Labour: the only real party of devolution. Anxiety about being out-flanked saw their MSPs reluctantly slipstreaming in behind the SNP on the continuity Bill.

The manoeuvre was accomplished with bad grace, and the party’s footwork around the issue has never felt confident or comfortable. Throughout the devolved controversy about power grabs and consent, Scottish Labour have exhibited all the hallmarks of being bounced into backing the Scottish Government, still leaving all the old vestigial suspicions about being the Nationalists’ useful idiots still burning behind the eyes.

You might well ask yourself why anyone in Holyrood should be chided for declining to strike a bad deal when political consensus on the basic structures of Brexit cannot be found around the green baize of Mrs May’s cabinet table? Forget Holyrood. Forget Brussels. Her Majesty’s Government can’t agree a common Brexit position with Her Majesty’s Government.

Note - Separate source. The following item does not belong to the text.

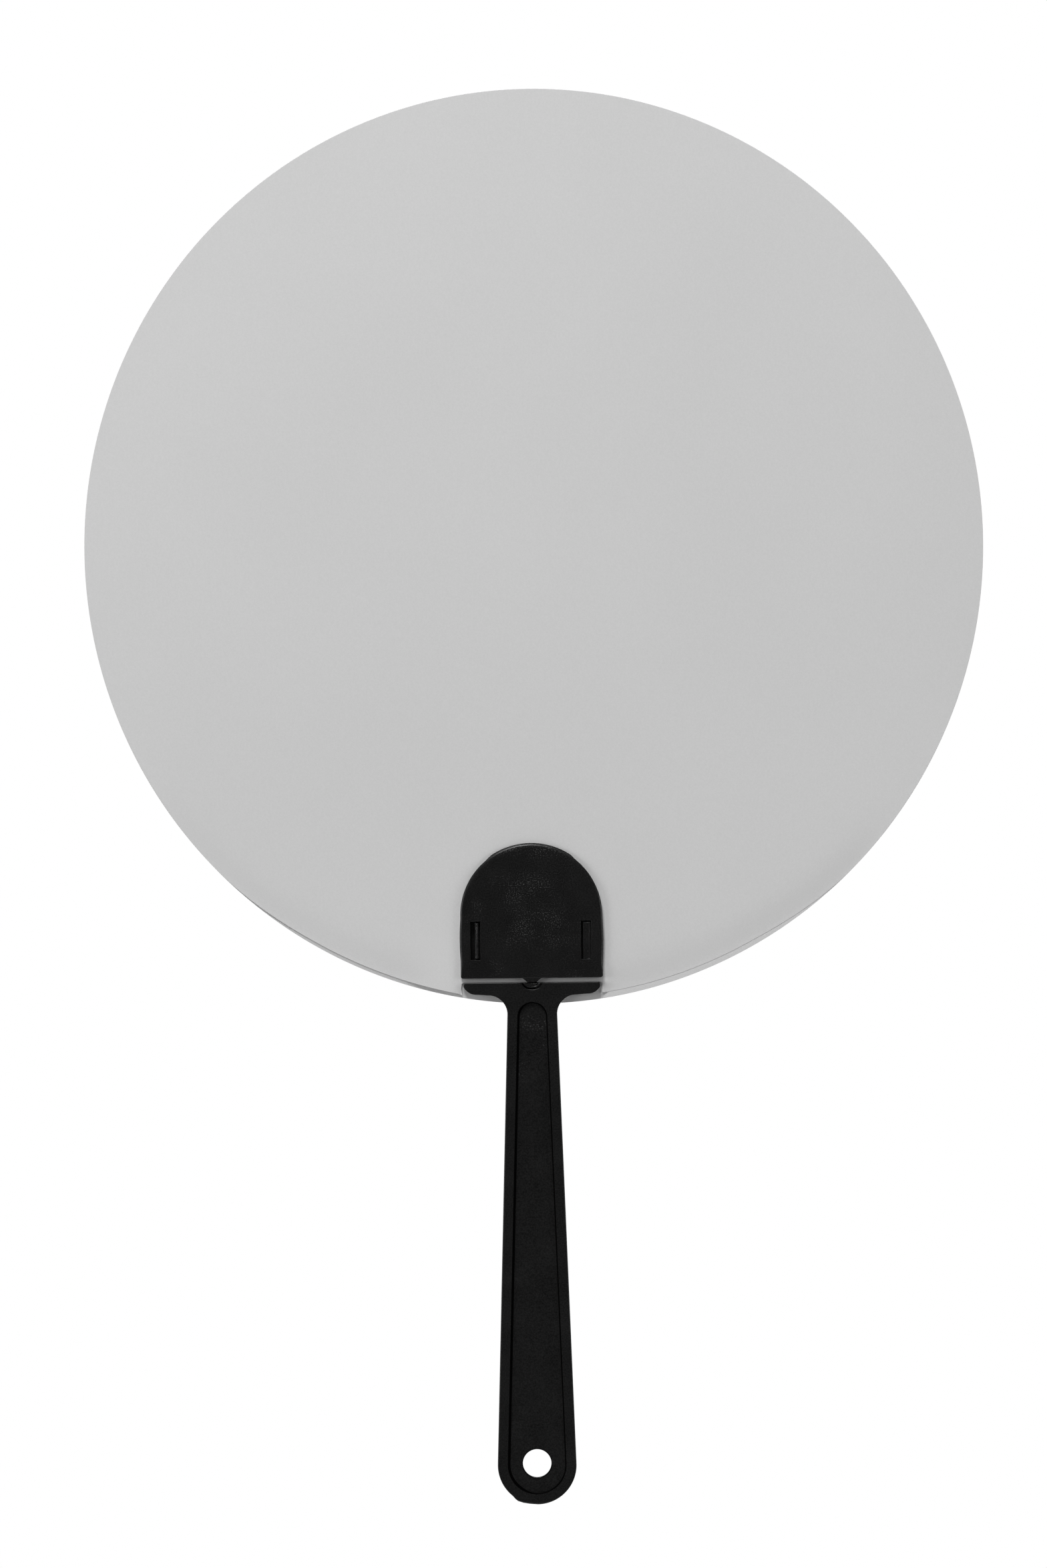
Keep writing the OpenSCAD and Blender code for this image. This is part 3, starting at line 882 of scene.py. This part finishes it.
turn = np.radians(np.linspace(-90, 270, 721)[:-1])
leaf = np.column_stack([leaf_x + leaf_a * np.cos(turn), leaf_z + leaf_b * np.sin(turn)])
low = (leaf[:, 1] < leaf_z) & (np.abs(leaf[:, 0]) < 90)
trimmed = leaf.copy()
trimmed[low, 1] = np.maximum(leaf[low, 1], foot_at(leaf[low, 0]))
half_notch = handle_high[0] + 0.4
notch_top = bar_top + 0.07
keep = ~((np.abs(trimmed[:, 0]) < half_notch + 1.5) & (trimmed[:, 1] < leaf_z))
kept = trimmed[keep]
kept = kept[np.argsort(np.mod(np.arctan2(kept[:, 1] - leaf_z, kept[:, 0]) + np.pi / 2, 2 * np.pi))]
left_notch = np.array([[-half_notch - 1.0, foot_at(-20.2)],
                       [-half_notch - 0.35, foot_at(-19.55) - 0.1],
                       [-half_notch + 0.12, foot_at(-19.1) - 0.28],
                       [-half_notch + 0.1, foot_at(-19.1) + 0.1],
                       [-half_notch - 0.1, notch_top - 1.6],
                       [-half_notch, notch_top - 0.6]])
right_notch = np.array([[half_notch, notch_top - 0.6],
                        [half_notch + 0.05, notch_top - 1.6],
                        [half_notch - 0.08, foot_at(19.2) + 0.5],
                        [half_notch - 0.05, foot_at(19.2) + 0.05],
                        [half_notch + 0.4, foot_at(19.6)],
                        [half_notch + 1.0, foot_at(20.2)]])
notch_r = 0.5
left_corner = arc(-half_notch + notch_r, notch_top - notch_r, notch_r, 175, 90, 6)
right_corner = arc(half_notch - notch_r, notch_top - notch_r, notch_r, 90, 5, 6)
front_leaf = outline(left_notch, left_corner, right_corner, right_notch, kept)
print("leaf in mm:", round(2 * leaf_a, 2), "wide and", round(2 * leaf_b, 2), "high")
print("outline points:", len(leaf), len(front_leaf))

# %% Sheets


def gape(x, z):
    """How far the sheets part beside the opening's left edge: 1 there, fading to 0 along the
    foot 37 mm from the middle and up the sheet as a bell curve."""
    up = np.maximum(z - foot_at(x), 0)
    return smooth(19.3, 21, -x) * smooth(37, 22, -x) * np.exp(-(up / 12) ** 2)


def curl(x, z):
    """How far the back sheet's foot curls back, in millimetres: a quarter of the height by
    which a point is below a line 1.3 mm over the outline, left of the handle."""
    below = np.maximum(1.3 - np.maximum(z - leaf_foot(x), 0), 0)
    return below / 4 * smooth(14, 22, -x) * smooth(95, 60, -x)


def close(x, z):
    """1 where the front sheet's foot is pressed thin: along the right and the far left."""
    up = np.maximum(z - foot_at(x), 0)
    along = smooth(19.4, 21, x) + smooth(23, 35, -x)
    return along * smooth(105, 85, np.abs(x)) * np.exp(-(up / 5) ** 2)


def sheet(name, outer, foot, y_front, y_back, bend, pressed, materials):
    """A thin plate of the outline with two slots. Its front and back follow the same bend, and
    its front is pressed back by up to the given millimetres. Its edges are turned over very
    slightly, and only the cut beside the crossbar shows the pale core. Rows of spots along the
    foot carry the bend."""
    def at(y, share):
        return lambda x, z: y + bend(x, z) + pressed * share * close(x, z)

    shell = Shell()
    x, z = outer.T
    opening = (np.abs(x) < half_notch + 1.1) & (z > leaf_foot(19) + 0.4) & (z < 130)
    turned = 0.05
    edge_rows = [(2 * turned, at(y_front, 1)), (turned, at(y_front, 1)),
                 (0.0, at(y_front + turned, 0.9)), (0.0, at(y_back - turned, 0)),
                 (turned, at(y_back, 0))]
    last = len(edge_rows) - 1
    strip = rim(outer, edge_rows)
    shell.add(strip, np.tile(np.where(opening, 1, 0), last))
    fronts, backs = [row(strip[0], 0, len(outer))], [row(strip[0], last, len(outer))]
    for cx in slots:
        loop = slot_loop(cx, 1.6, 5.7, 0.3)
        hole = rim(loop, [(0, at(y_front, 1)), (0, at(y_back, 0))], hole=True)
        shell.add(hole, 1)
        fronts.append(row(hole[0], 0, len(loop)))
        backs.append(row(hole[0], 1, len(loop)))
    x = np.concatenate([np.arange(-96, -20.5, 1.5), np.arange(21, 96, 1.5)])
    rows = np.concatenate([np.column_stack([x, foot(x) + up]) for up in (0.5, 0.9, 1.3, 1.9)])

    # Close spots low down, where the sheets bend, and wide ones above
    for loops, y, share, back in ((fronts, y_front, 1, False), (backs, y_back, 0, True)):
        close_by = lattice(loops, 2.4, 120, 172)
        off_foot = close_by[:, 1] > foot(close_by[:, 0]) + 2.6
        close_by = close_by[off_foot | (np.abs(close_by[:, 0]) < 20)]
        spots = np.concatenate([close_by, lattice(loops, 7, 175, 380), rows])
        shell.add(face(loops, at(y, share), back=back, spots=spots), 0)
    return shell.piece(name, "fan", materials)


front_piece = sheet("front_leaf", front_leaf, foot_at, front_low[1], front_high[1],
                    lambda x, z: -0.5 * gape(x, z), 0.43, [sheet_grey, cut_edge])
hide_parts("front_sheet")
back_piece = sheet("back_leaf", leaf, leaf_foot, back_low[1], back_high[1], curl, 0.0,
                   [sheet_grey_back, cut_edge])
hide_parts("back_sheet")

# %% [markdown]
# ## The catches
#
# Each catch is a post that stands on the clip plate, goes through the sheets and ends in a
# barb just below the flap's face, inside its slot. The right one is smooth and fills its slot
# but for a gap at the left and the top. The left one is badly filled: its face is uneven,
# has a blob at the top and falls away on its right side. Noise would give it other lumps,
# so its depth is written as a sum of the forms that the photograph shows.

# %% Catches


def left_end(x, z):
    """Depth of the left catch's face: a groove along it, waves from a product of two sines, a
    blob at the top and a step down at the right."""
    off = x - slots[0]
    groove = 0.1 * np.exp(-((off - 0.25) / 0.14) ** 2)
    waves = 0.08 * np.sin(2.3 * z) * np.sin(3 * off + 1.7 * z)
    blob = -0.16 * np.exp(-((off - 0.4) ** 2 + (z - slot_z - 4.5) ** 2) / 0.2)
    return -2.2 + groove + waves + blob + 0.8 * smooth(0.8, 1.0, off)


def right_end(x, z):
    """Depth of the right catch's face: flat, with a low ridge along its right side."""
    return -2.32 - 0.06 * smooth(0.75, 0.9, x - slots[1])


def catch(name, cx, half_w, cz, half_l, end, material):
    """A post with a rectangular outline, rooted in the clip plate. Its barb is wider all round
    and reaches back to the sheets' front. Columns of spots carry the shape of its face."""
    barb, barb_back, root_y = 0.14, -1.25, 0.3
    loop = slot_loop(cx, half_w, half_l, 0.18, cz)
    rows = [(0.12, end), (0.04, lambda x, z: end(x, z) + 0.03),
            (0.0, lambda x, z: end(x, z) + 0.12), (0.0, barb_back),
            (barb, barb_back + 0.1), (barb, root_y)]
    strip = rim(loop, rows)
    front = row(strip[0], 0, len(loop))
    back = row(strip[0], len(rows) - 1, len(loop))
    in_w, in_l = half_w - 0.2, half_l - 0.2
    spots = grid(np.linspace(-in_w, in_w, 15), np.linspace(-in_l, in_l, 61)) + [cx, cz]
    shell = Shell()
    shell.add(strip, 0)
    shell.add(face([front], end, spots=spots), 0)
    shell.add(face([back], root_y, back=True), 0)
    return shell.piece(name, "fan", [material])


# Middle and half width across, middle and half length along, face and finish
left_catch = catch("left_catch", slots[0] + 0.58, 0.7, slot_z, 4.95, left_end, catch_black)
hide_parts("snap_hook_left")
right_catch = catch("right_catch", slots[1] + 0.26, 1.05, slot_z - 0.2, 5.05,
                    right_end, satin_black)
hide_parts("snap_hook_right")

# %% [markdown]
# ## Floor
#
# A pale disc stands for the studio floor. It lies below the photograph's frame, where it
# only sends light back up.

# %% Floor
floor_z, sides = -1.05, 96
radii = np.array([0.0001, 0.35, 0.7, 0.9])
turns = np.radians(np.linspace(0, 360, sides + 1)[:-1])
disc = np.stack([np.outer(radii, np.cos(turns)), np.outer(radii, np.sin(turns)),
                 np.full((len(radii), sides), floor_z)], 2).reshape(-1, 3)
k = np.arange(sides)
ring = np.arange(len(radii) - 1)[:, None] * sides
low = (ring + k).ravel()
ahead = (ring + (k + 1) % sides).ravel()
mesh = bpy.data.meshes.new("floor")
quads = np.column_stack([low, low + sides, ahead + sides, ahead])
mesh.from_pydata(disc.tolist(), [], quads.tolist())
floor_disc = bpy.data.objects.new("floor", mesh)
bpy.context.scene.collection.objects.link(floor_disc)
pale, _, pale_shader = blank_material("pale_floor")
pale_shader.inputs["Base Color"].default_value = (0.8, 0.8, 0.8, 1)
pale_shader.inputs["Roughness"].default_value = 0.8
mesh.materials.append(pale)
print("floor at", floor_z, "m")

Theresa May’s dysfunctional administration is in no fit state to impose its particular brand of misrule on anyone. Leaving the customs union, and no hard border in Ireland, and frictionless trade with the European Union – believing six impossible things before breakfast seems increasingly like a precondition to participating in the UK cabinet. And faced with that intractable incoherence, that dishonesty, that stubborn delusion that with Brexit all things are possible? Directionless, buffeted, Labour’s weathercock just continues to swivel.